3. If the business carried out by the companies is inherently objectionable.
Background
"First he has to establish the Delphin business constitutes a trading scheme. Secondly he has to establish that a person who applies or has recruited to become a distributor makes a payment falling within section 120(3)(a) of the 1970 Act. Thirdly he has to establish that such an applicant make a payment in circumstances which fall within section 120(3)(b) of the 1973 Act."
"All lotteries which do not constitute gaming are unlawful except as provided by this Act."
"In order to achieve the spectacular rewards which are held out to them, they depend on commissions from the sale of participations by their recruits and by those whom their recruits have recruited in their turn, and so on down the line apparently ad infinitum. Whether any commission on such indirect sales will ever be earned, and if so how much, is due to factors which are completely beyond the control of the original participant and are wholly unpredictable."
"Whether or not they do so depends on the success or failure of others down the line. The fact that those down the line might themselves exercise skill in persuading others to join is, to my mind, irrelevant since whether they can do and indeed whether further members joined for whatever reason is, so far as any particular senior participant is concerned, entirely a matter of chance.
It seems to me a scheme can be lottery even if some of the rewards can be said to be gained by the application of an element of skill on the part of the participant provided the scheme is to substantial extent offers other rewards dependent entirely on chance."
"That is strong language, but in my opinion such language is amply warranted by any scheme which must be sold to the public on an implicitly false basis or which cannot be sold at all. Like any lottery, it holds out the promise of spectacular rewards for the few at the expense of many. Unlike the ordinary lottery, however, it does not charge nominal sums to enter to people who knowingly and for their own amusement risk a small sum in the remote hope of a great prize.
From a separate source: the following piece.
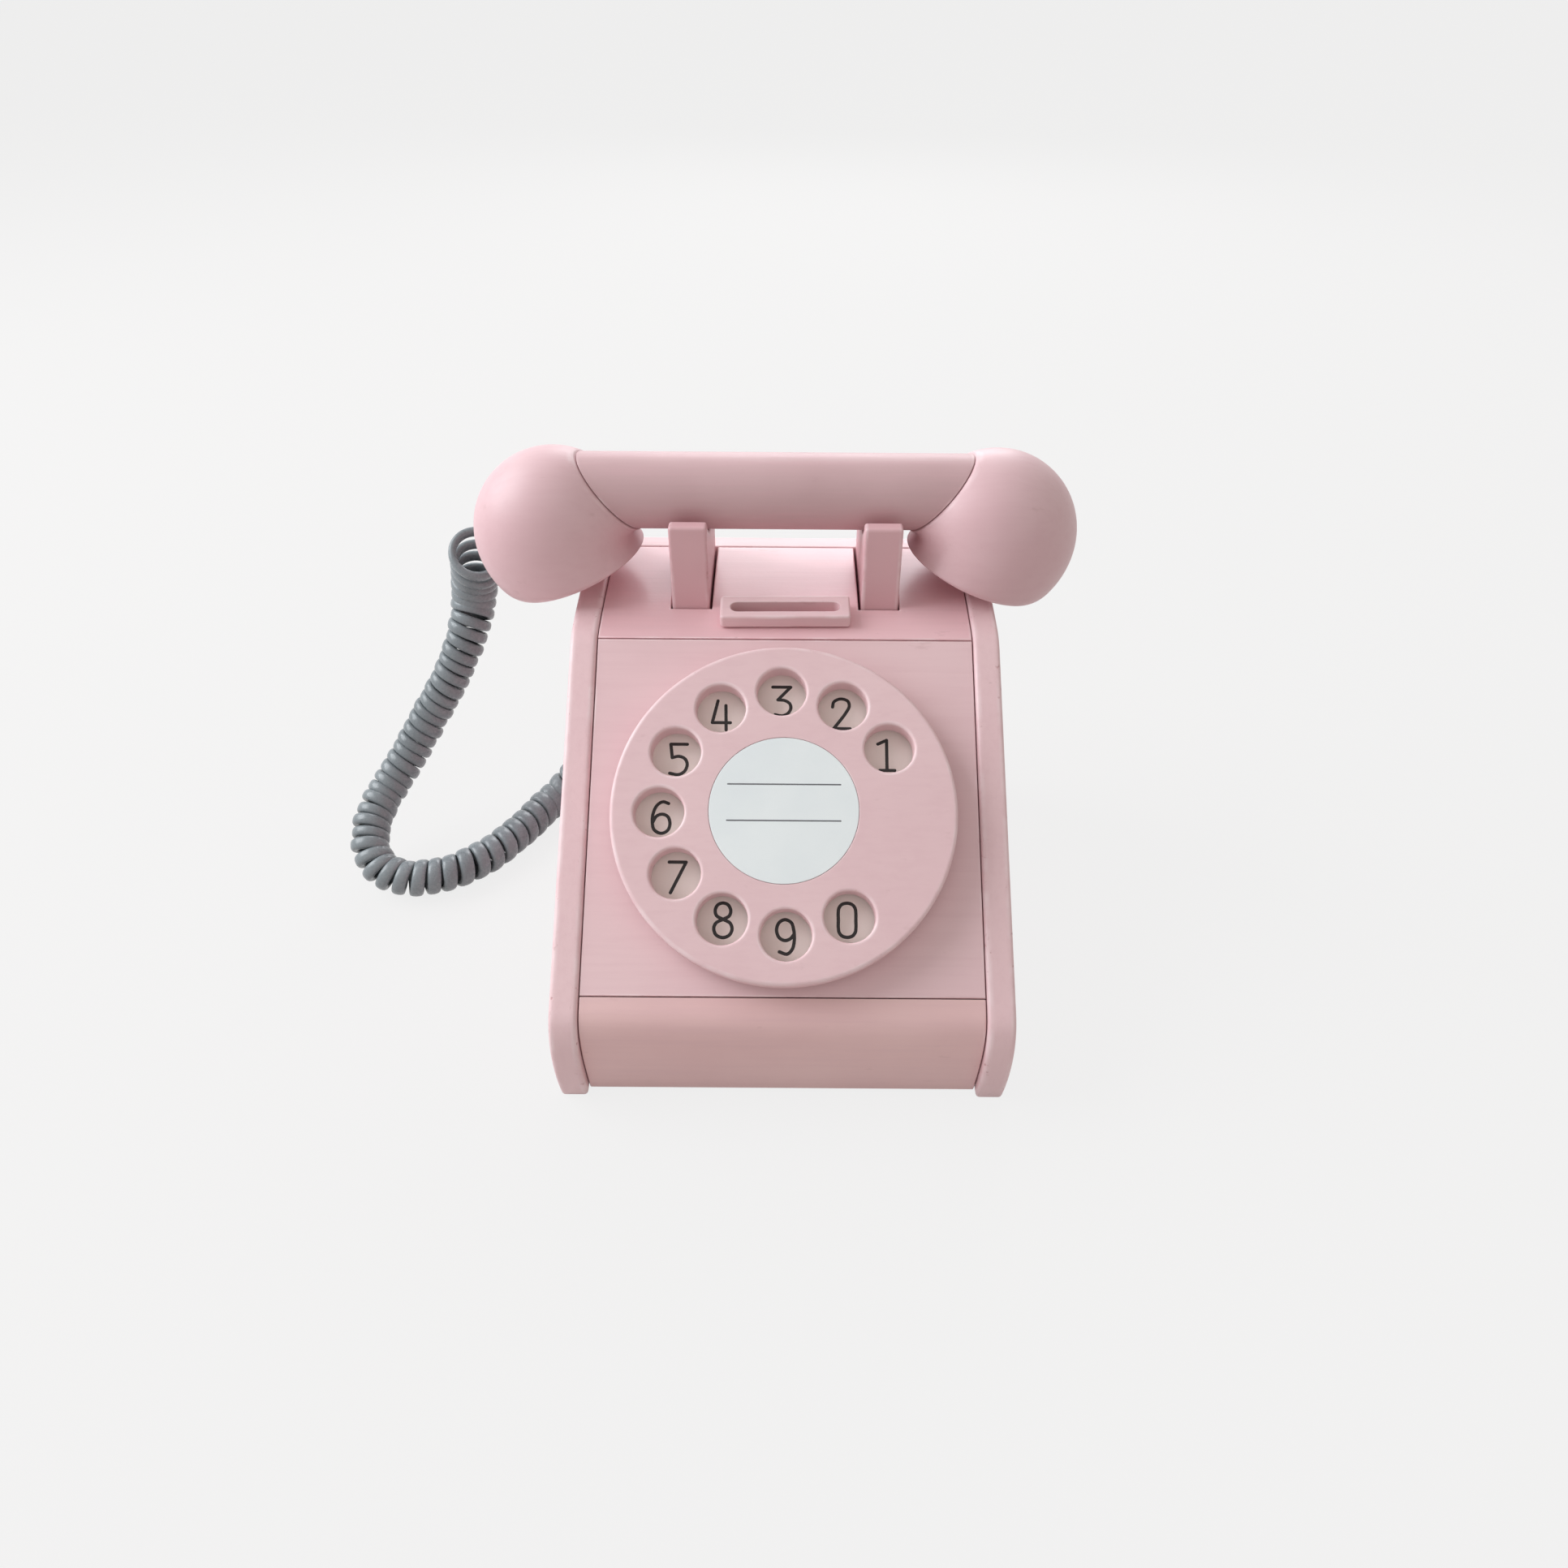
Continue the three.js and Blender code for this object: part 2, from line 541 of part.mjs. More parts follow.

If the Secretary of State's allegations are to be believed, the Titan scheme pretends to be a commercial operation in which the public are encouraged to 'invest' substantial moneys, often borrowed, in what, from the point of view of the 'investors' as a wholly, is cynically set up as a loss-making venture.
If the Secretary of State makes good his allegations, he is plainly entitled to the view that it is expedient in the public interest that the company be wound up in order to protect the public by bringing the scheme to an end. I reject Mr Bannister's submission that the Secretary of State has no business to intervene in a case where no illegal activity is being carried on. The expression 'expedient in the public interest' is of the widest import; it means what it says. The Secretary of State has a right, and some would say a duty, to apply to the court to protect members of the public who deal with the company from suffering inevitable loss, whether this derives from illegal activity or not. A common case in which he intervenes is where an insolvent company continues to trade by paying its debts as they fall due out of money obtained from new creditors. The insolvency is the cause of the eventual loss, but it is the need to protect the public, not the insolvency, which grounds the Secretary of State application for a winding up order in such cases. The analogy with his allegations in the present case, while not exact, is close."